I have noticed that the day-to-day language we use around the challenges and successes of farming can influence the level of stress vs. appreciation in our lives immensely. Something as small as “Wow the flax is coming in really nice in the lower spots” vs. “It’s too dry on the hills, the flax needs more moisture, damn this drought” can totally determine the outlook for the rest of the day, and type of language one uses can influence the people around you. It’s not just about being appreciative, but also about communicating that appreciation to the people you’re working with. Just being aware of our language and level of appreciation around farming every day is the first step in changing how the farm lifestyle is viewed in general. Talk about what you appreciate!

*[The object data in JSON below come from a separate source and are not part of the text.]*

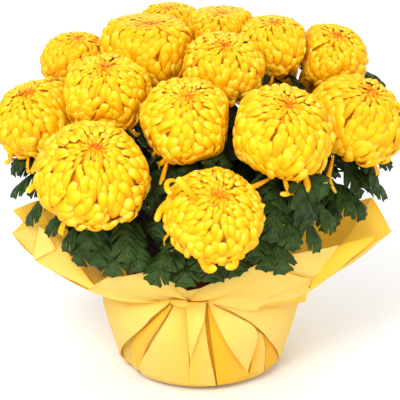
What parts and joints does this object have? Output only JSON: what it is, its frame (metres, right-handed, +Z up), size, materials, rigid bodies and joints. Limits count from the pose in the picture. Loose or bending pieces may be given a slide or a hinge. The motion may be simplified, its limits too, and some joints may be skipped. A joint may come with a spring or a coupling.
{
  "type": "pot chrysanthemum",
  "caption": "Potted chrysanthemum with large globe-shaped incurved blooms in a dome over lobed leaves, its pot in a flared and pinched paper wrap.",
  "frame": {"origin": "centre of the flat foot of the wrap, on the surface that the pot stands on", "axes": "+Z up along the pot's axis, -Y towards the front with the wrap's pinch, +X to the right seen from the front"},
  "size_m": [0.3985, 0.3866, 0.3553],
  "materials": {
    "petal": "satin",
    "leaf": "satin",
    "earth": "matte",
    "pot_plastic": "satin",
    "paper": "matte"
  },
  "bodies": {
    "root": {"bloom_01": "petal", "bloom_02": "petal", "bloom_03": "petal", "bloom_04": "petal", "bloom_05": "petal", "bloom_06": "petal", "bloom_07": "petal", "bloom_08": "petal", "bloom_09": "petal", "bloom_10": "petal", "bloom_11": "petal", "bloom_12": "petal", "bloom_13": "petal", "bloom_14": "petal", "bloom_15": "petal", "bloom_16": "petal", "bloom_17": "petal", "bloom_18": "petal", "bloom_19": "petal", "leafy_stem_1": "leaf", "leafy_stem_2": "leaf", "leafy_stem_3": "leaf", "leafy_stem_4": "leaf", "leafy_stem_5": "leaf", "leafy_stem_6": "leaf", "leafy_stem_7": "leaf", "soil": "earth", "pot": "pot_plastic", "wrap": "paper"}
  },
  "joints": []
}
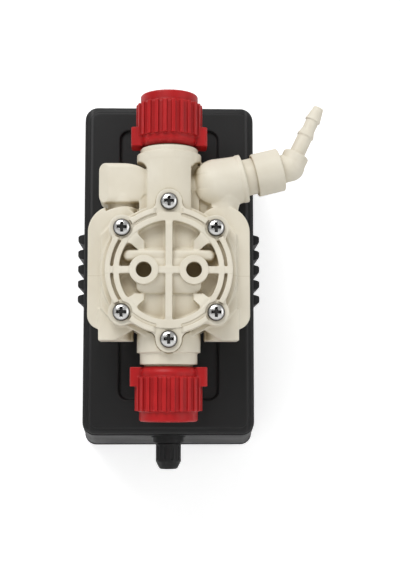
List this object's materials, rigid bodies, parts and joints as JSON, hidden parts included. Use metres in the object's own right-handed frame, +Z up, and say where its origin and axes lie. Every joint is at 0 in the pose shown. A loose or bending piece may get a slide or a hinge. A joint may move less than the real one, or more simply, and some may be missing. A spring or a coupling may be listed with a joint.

8. Keep organized, and make lists.
I make lists to keep track of everything from which field should be worked next, to what meals to make and freeze before we get busy with haying. Keeping organized is absolutely necessary for me to defeat any feelings of overwhelm. Right now I am working on my comprehensive to do list for the summer, with all the tasks rated by priority, all to be transferred onto a dry erase board for easy updating. 🙂
9. Look back.
I have been so grateful for the wealth of information that old farm diaries have provided. I keep the more recent ones (2007 and later) on-hand in a shelf in my living room.
Whenever I’m feeling discouraged, I can study them and realize how much this farm has come through, and look at how my parents problem-solved and experimented to make things work. It’s a good reminder that challenges are part of farming, as is the constant learning.
10. You can actually fall in love with a career.
I have never felt quite the way I do about farming about pretty much anything else in my life. When I say “I love farming,” I actually get a tickling achey feeling in my chest. When I am in the field on my hands and knees digging around for germinated seeds, the glee I feel while furrowing my fingers under the soil is totally encompassing. Every time I dump a truck or combine and watch the river of grain pouring out, I am filled with a sense of accomplishment and pride. When I work a field and watch the bright green turn to dark, fresh soil and see the ravens flock behind me, peace overwhelms me. Nothing has ever given me the same satisfaction as farming does.